Array.map with parseInt returns unexpected result

6

I was seeing a comment from jbueno in the chat and I decided to test IE, Firefox and Chrome browsers by running this command on the consoles:

['10', '10', '10'].map(parseInt);

He returned this to me:

  

[10, NaN, 2]

When this would be expected:

  

[10, 10, 10]

But if I do this:

['10', '10', '10'].map(function(a) { return parseInt(a); });

It perfectly returns this:

  

[10, 10, 10]

I do not understand why this occurs, but I believe that parseInt may work the map array as a reference, ie in addition to return it modifies the reference directly to each loop in addition to return but I'm not sure.

What can it be?

    
asked by anonymous 12.04.2016 / 23:08

1 answer

11

When you use .map(parseInt); what is happening is:

['10', '10', '10'].map(function(el, index, array) {
    var res = parseInt(el, index);
    return res;
});

That is, map() passes more than one argument to the callback. The .map() method passes 3 * arguments to the callback, and the second argument is being treated as radix by parseInt(str, radix); .

Examples:

var A = ['10', '10', '10'].map(function(el, index) {
    return parseInt(el, index);
});

var B = ['10', '10', '10'].map(function(el, index) {
    return parseInt(el, 10); // <-- aqui damos o radix como fixo, base 10
});

console.log(A, '|', B); // dá [10, NaN, 2] "|" [10, 10, 10]
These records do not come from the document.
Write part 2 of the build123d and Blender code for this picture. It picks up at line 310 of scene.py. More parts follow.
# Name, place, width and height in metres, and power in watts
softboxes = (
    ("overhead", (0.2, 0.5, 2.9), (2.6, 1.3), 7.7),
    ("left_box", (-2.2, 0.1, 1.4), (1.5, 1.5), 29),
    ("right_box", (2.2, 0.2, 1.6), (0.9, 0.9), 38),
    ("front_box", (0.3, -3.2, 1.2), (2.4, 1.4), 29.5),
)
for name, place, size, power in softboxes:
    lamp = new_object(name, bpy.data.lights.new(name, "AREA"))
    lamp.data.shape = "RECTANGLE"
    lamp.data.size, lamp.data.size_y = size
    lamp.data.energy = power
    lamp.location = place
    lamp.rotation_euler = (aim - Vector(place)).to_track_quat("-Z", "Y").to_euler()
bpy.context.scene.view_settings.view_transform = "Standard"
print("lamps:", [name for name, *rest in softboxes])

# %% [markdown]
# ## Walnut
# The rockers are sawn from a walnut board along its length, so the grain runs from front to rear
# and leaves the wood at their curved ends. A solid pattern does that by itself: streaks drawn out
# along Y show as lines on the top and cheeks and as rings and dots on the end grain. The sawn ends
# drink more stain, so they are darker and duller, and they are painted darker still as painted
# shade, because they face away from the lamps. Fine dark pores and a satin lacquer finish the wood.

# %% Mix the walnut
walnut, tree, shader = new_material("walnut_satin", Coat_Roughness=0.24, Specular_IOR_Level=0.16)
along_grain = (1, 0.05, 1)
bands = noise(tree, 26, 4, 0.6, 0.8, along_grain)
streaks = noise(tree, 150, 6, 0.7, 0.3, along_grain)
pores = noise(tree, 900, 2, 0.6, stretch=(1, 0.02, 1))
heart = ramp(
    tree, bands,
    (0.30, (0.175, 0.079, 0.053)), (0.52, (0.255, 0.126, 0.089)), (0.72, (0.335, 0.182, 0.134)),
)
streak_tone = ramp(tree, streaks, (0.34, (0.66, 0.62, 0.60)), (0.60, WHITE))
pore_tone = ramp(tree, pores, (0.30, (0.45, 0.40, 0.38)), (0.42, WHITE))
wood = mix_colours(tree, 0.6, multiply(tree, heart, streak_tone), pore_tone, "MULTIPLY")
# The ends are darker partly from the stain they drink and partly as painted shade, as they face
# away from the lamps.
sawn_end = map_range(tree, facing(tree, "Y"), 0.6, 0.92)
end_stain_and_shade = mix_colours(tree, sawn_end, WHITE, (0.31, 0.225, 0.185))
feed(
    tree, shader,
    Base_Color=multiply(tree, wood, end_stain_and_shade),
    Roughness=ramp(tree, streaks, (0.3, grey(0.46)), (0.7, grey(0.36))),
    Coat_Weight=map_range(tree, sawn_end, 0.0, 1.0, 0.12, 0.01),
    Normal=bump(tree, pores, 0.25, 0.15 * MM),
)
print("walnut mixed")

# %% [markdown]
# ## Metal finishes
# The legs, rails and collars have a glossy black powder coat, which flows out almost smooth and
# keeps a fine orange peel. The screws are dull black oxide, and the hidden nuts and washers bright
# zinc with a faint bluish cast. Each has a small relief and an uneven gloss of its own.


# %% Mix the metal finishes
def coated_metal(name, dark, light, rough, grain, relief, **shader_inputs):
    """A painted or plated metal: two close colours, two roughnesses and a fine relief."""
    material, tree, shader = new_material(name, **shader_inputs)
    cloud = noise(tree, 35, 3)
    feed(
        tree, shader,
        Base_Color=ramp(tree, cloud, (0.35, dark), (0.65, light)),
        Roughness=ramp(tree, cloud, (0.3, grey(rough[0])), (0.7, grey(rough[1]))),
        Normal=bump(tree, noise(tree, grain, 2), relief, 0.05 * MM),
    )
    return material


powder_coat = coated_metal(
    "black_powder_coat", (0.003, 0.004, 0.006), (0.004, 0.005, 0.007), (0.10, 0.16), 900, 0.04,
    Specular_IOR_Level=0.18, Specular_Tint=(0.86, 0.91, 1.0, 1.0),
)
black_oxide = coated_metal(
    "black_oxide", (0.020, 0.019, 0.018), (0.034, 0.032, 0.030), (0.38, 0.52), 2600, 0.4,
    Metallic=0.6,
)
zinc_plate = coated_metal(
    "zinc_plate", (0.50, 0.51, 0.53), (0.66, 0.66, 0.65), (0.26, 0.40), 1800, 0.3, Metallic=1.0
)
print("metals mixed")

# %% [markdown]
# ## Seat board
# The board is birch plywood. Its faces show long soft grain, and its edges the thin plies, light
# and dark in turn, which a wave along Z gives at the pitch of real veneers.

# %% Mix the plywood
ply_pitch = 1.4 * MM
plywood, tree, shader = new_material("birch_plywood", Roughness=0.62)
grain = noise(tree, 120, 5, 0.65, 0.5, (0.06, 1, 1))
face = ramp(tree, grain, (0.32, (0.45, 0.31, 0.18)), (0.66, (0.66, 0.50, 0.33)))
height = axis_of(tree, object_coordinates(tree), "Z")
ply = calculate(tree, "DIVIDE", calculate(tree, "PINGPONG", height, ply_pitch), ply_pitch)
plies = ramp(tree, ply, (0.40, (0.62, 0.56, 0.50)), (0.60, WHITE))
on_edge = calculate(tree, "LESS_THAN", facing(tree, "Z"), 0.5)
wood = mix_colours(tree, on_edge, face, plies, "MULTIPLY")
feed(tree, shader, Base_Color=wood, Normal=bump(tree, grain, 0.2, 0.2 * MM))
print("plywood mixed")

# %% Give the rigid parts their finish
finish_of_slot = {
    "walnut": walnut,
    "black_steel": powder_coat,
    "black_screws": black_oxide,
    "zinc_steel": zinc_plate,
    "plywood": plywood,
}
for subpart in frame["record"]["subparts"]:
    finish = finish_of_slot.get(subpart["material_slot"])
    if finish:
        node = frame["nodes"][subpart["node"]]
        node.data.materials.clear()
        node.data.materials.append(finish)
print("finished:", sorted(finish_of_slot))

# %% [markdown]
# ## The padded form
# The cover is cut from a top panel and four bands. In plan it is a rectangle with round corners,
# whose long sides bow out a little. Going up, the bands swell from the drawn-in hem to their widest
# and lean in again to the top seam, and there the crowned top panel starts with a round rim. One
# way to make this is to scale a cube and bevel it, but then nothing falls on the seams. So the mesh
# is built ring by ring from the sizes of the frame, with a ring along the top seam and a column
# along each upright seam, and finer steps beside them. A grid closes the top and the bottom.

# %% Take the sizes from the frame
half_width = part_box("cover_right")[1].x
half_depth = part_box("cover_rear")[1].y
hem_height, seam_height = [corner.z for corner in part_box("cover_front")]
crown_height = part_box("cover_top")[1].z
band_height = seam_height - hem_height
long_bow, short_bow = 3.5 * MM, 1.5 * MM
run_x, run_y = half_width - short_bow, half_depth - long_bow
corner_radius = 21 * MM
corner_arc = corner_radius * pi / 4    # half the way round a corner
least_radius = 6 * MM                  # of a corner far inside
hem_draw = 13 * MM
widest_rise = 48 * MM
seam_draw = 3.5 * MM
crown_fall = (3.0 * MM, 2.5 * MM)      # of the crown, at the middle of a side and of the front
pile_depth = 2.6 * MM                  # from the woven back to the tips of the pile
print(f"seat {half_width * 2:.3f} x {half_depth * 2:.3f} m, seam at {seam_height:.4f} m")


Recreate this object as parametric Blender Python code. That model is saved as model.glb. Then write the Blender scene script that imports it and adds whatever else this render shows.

The parseInt therefore allows you to convert strings to numbers based on octal, decimal, hexadecimal, etc ... depending on the second argument that is assigned to it. This second parameter can be an integer between 2 and 36. In the absence of the 2nd argument the parseInt decides alone **, and this can lead to errors that are difficult to find.

  

* - The method .map() passes 3 arguments. The array element to be iterated, index or position that this element has in Array, and lastly the Array .

     

** - In most browser implementations, the absence of the second argument causes the method to take base ten.

    
12.04.2016 / 23:12